ARTICLE 19 expresses its deep concern at the prospect of Russia leaving the Council of Europe (CoE), and shares the concerns expressed by Russian civil society organisations on the damaging impact the country’s exit could have on human rights protections for Russia’s population. We urge the CoE to urgently seek a solution to ensure that millions of people in Russia are not stripped of the vital human rights protections provided by the CoE membership and the European Convention on Human Rights (ECHR), and that they retain access to remedy for violations through the European Court of Human Rights.
Suggestions that Russia may be planning to pull out of the 47-member Council, which most recently resurfaced after a number of CoE officials made reference to the possibility in October 2018, have caused concern among Russian civil society. The CoE is Europe’s main human rights body, with a range of different mechanisms, which assess and seek to enforce states human rights obligations in Europe. The human rights protections mechanisms provided by the CoE have provide a vital avenue for human rights protections in Russia, despite flaws in implementation.

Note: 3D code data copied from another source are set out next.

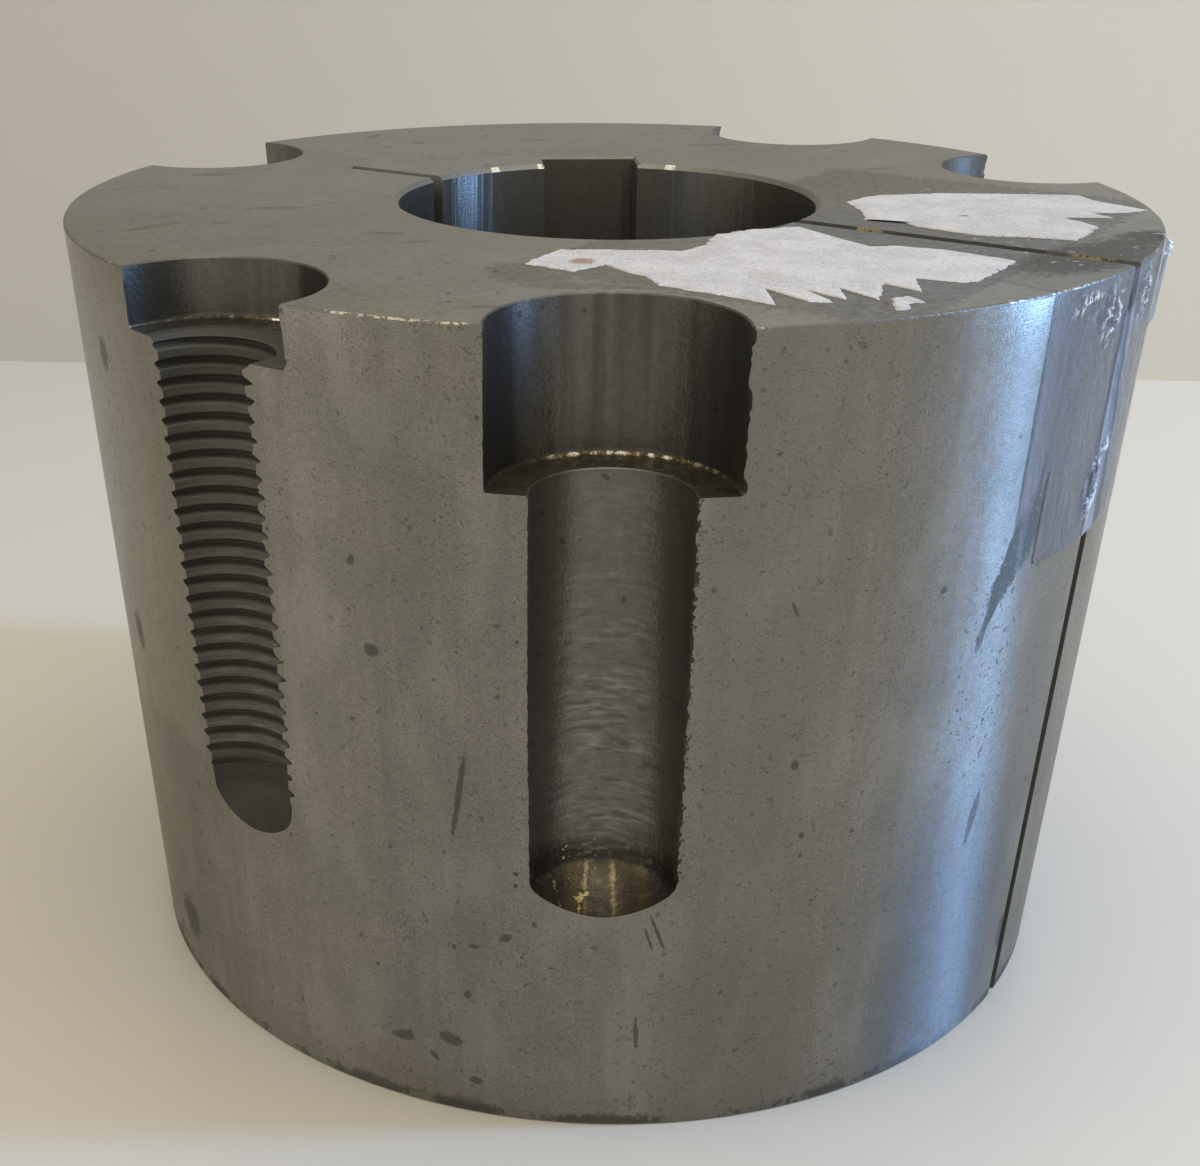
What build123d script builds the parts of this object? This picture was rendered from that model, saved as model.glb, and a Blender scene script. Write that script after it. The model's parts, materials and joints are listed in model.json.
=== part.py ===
# Taper bush: a split, tapered sleeve of cast iron that grips a shaft when screws draw it
# into the matching tapered bore of a hub.
#
# Frame: Z is the axis of the bush. It stands on its small end, which lies on Z = 0, with the
# large end up and the keyway on +Y. Lengths are in millimetres and angles in degrees,
# counted counter-clockwise from +X as seen from above.
import os
from math import cos, radians, sin, sqrt, tan

from build123d import *

# Tapered body
bush_length = 114.3
large_end_diameter = 161.925
taper_half_angle = 4.0
rim_edge_break = 0.5

# Shaft bore and its keyway, whose depth is measured at the keyway's side
bore_diameter = 63.5
bore_edge_break = 0.7
keyway_angle = 90.0
keyway_width = 15.875
keyway_side_depth = 7.94
keyway_edge_break = 1.0

# Saw cuts: the split goes right through the wall, the relief slot only part of the way
split_angle = keyway_angle - 127.5
split_width = 2.4
relief_slot_angle = split_angle + 182.0
relief_slot_width = 2.4
relief_slot_depth = 18.3

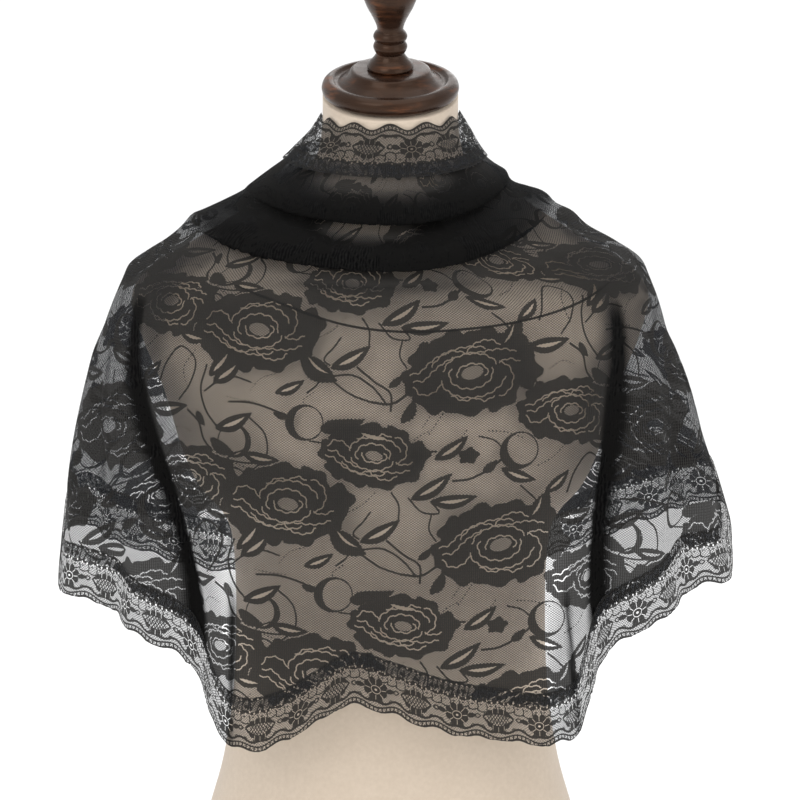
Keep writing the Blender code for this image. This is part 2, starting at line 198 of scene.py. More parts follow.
def yoke_row(front, front_drop, left, left_drop, right, right_drop, back, back_drop, side_y):
    x, y, _, _ = round_row(front, left, right, back, 2.0, side_y)
    side_drop = left_drop + (right_drop - left_drop) * ease((SINE + 1) / 2)
    drop = np.where(COSINE > 0, front_drop, back_drop)
    z = NECK_TOP - side_drop - (drop - side_drop) * np.abs(COSINE) ** 1.3
    return np.stack([x, y, z], axis=-1)


def off_fold(phi, top_phi, hem_phi, fall):
    """Angle from a fold's middle, which moves from its top to its hem angle as the cloth falls."""
    return half_turn(phi - (top_phi + (hem_phi - top_phi) * ease(fall * 1.15)))


def skirt_row(fall, top, hem):
    table = np.array(FALL_SECTIONS)
    front, left, right, back = (float(smooth(fall, table[:, 0], table[:, k])) for k in range(1, 5))
    x, y, side, reach = round_row(front, left, right, back, 2.0 - 0.1 * fall, 2.0)
    away_x, away_y = SINE / side, -COSINE / reach
    size = np.hypot(away_x, away_y)
    depth = np.zeros_like(PHI)
    for top_phi, hem_phi, start, width, deep in FOLDS:
        away = off_fold(PHI, top_phi, hem_phi, fall)
        depth += deep * ease((fall - start) / (0.75 - start)) * bell(away / width)
    z = top - (top - (NECK_TOP - hem)) * fall
    return np.stack([x - away_x / size * depth, y - away_y / size * depth, z], axis=-1)


def curve_through(rows, steps):
    """Smooth samples between points, or between rows of points, evenly many in each gap."""
    gap = np.linalg.norm(np.diff(rows, axis=0), axis=-1, keepdims=True) + 1e-6
    rate = np.diff(rows, axis=0) / gap
    slope = np.empty_like(rows)
    slope[1:-1] = (rate[1:] * gap[:-1] + rate[:-1] * gap[1:]) / (gap[:-1] + gap[1:])
    slope[0], slope[-1] = rate[0], rate[-1]
    out = []
    for i in range(len(rows) - 1):
        for s in np.arange(steps) / steps:
            out.append(hermite(s, rows[i], gap[i] * slope[i], rows[i + 1], gap[i] * slope[i + 1]))
    out.append(rows[-1])
    return np.array(out)


def length_along(points):
    """Length down a line, or down each column of a grid, from its first point."""
    steps = np.linalg.norm(np.diff(points, axis=0), axis=-1)
    return np.concatenate([np.zeros((1, *steps.shape[1:])), np.cumsum(steps, axis=0)])


def resampled(at, known_at, points):
    """Points at other places of a line, straight between the known ones."""
    return np.column_stack([np.interp(at, known_at, axis) for axis in points.T])


def cloth_samples():
    """Points down every column of the cloth, their levels q on the flat chart, their places among the
    sections, and the hem's levels. Where the cloth hangs q is its drop, above that its length."""
    hem_table = np.array(HEM_LINE, dtype=float)
    hem = smooth(PHI, hem_table[:, 0], hem_table[:, 1])
    rows = [yoke_row(*row) for row in YOKE_SECTIONS]
    top = rows[-1][:, 2]
    rows.append(skirt_row(FALL_START, top, hem))
    upper = curve_through(np.array(rows), STEPS)
    falls = np.linspace(FALL_START, 1.0, FALL_SAMPLES)[1:]
    lower = np.array([skirt_row(fall, top, hem) for fall in falls])
    points = np.concatenate([upper, lower])
    place = np.concatenate([np.arange(len(upper)) / STEPS, len(rows) - 1 + falls])
    along = length_along(points)
    hang = (len(YOKE_SECTIONS) - 1) * STEPS
    q = NECK_TOP - points[..., 2]
    q[:hang] = q[hang] - (along[hang] - along[:hang])
    return points, q, place, hem


SAMPLES, SAMPLE_Q, SAMPLE_PLACE, HEM_Q = cloth_samples()
LEVELS = np.arange(math.floor(SAMPLE_Q.min() / STEP) * STEP, HEM_Q.max() + 2 * STEP, STEP)
EDGE_Q = SAMPLE_Q[0]                       # the scalloped neck edge
NET_Q = SAMPLE_Q[2 * STEPS]                # the net begins
COLLAR_Q = SAMPLE_Q[3 * STEPS]             # the neck's edging ends
# the cloth and its places at each angle and level, and how far round each is from the front's middle
GRID = np.array([resampled(LEVELS, SAMPLE_Q[:, i], SAMPLES[:, i]) for i in range(len(PHI))])
PLACE = np.array([np.interp(LEVELS, down, SAMPLE_PLACE) for down in SAMPLE_Q.T])
WIDE = length_along(GRID[..., :2])
WIDE -= WIDE[len(PHI) // 2]
first_level = int(np.searchsorted(LEVELS, LEVEL))
WIDE[:, :first_level] = WIDE[:, first_level:first_level + 1]


def grid_normals(grid):
    """Outward normals of a grid of points, columns first."""
    across, down = np.gradient(grid, axis=0), np.gradient(grid, axis=1)
    normals = np.cross(down, across)
    return normals / np.maximum(np.linalg.norm(normals, axis=2, keepdims=True), 1e-9)


# the last fold's path across the chest, with painted shade along its underside, as p and q of its
# points on the flat chart
CHEST_FOLD = (-150, 143, -95, 161, -20, 181, 60, 182, 150, 167, 205, 147)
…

The right to freedom of expression continues to face serious threats in Russia, with arrests of protestors, violence against and arbitrary detention of journalists, and a crackdown on online freedoms. This also includes the passage of a raft of new restrictive laws as well as the blockage of websites and social platforms. LGBTQI people continue to face serious abuses, and civil society faces increasing restrictions on their activities to promote democracy and human rights protections. The CoE membership presents an important forum to push for human rights progress in the country, and seek accountability for abuses.
Russia’s threats to exit are apparently based on the ongoing suspension of its voting rights, which has been in place since the country’s annexation of Crimea in 2014. In June 2018, Russia missed the second deadline for payments of funding to the Council, which annually total 33 million Euros.
“We share the concerns of national civil society on the severe impact such a move could have on human rights protections and progress in Russia, particularly in the current climate of deteriorating freedoms. We encourage the CoE to seek a solution to ensure people in Russia continue to have access to its human rights mechanisms, and that the country remains bound by regional human rights protections”, said David Diaz-Jogeix, Director of Programmes at ARTICLE 19.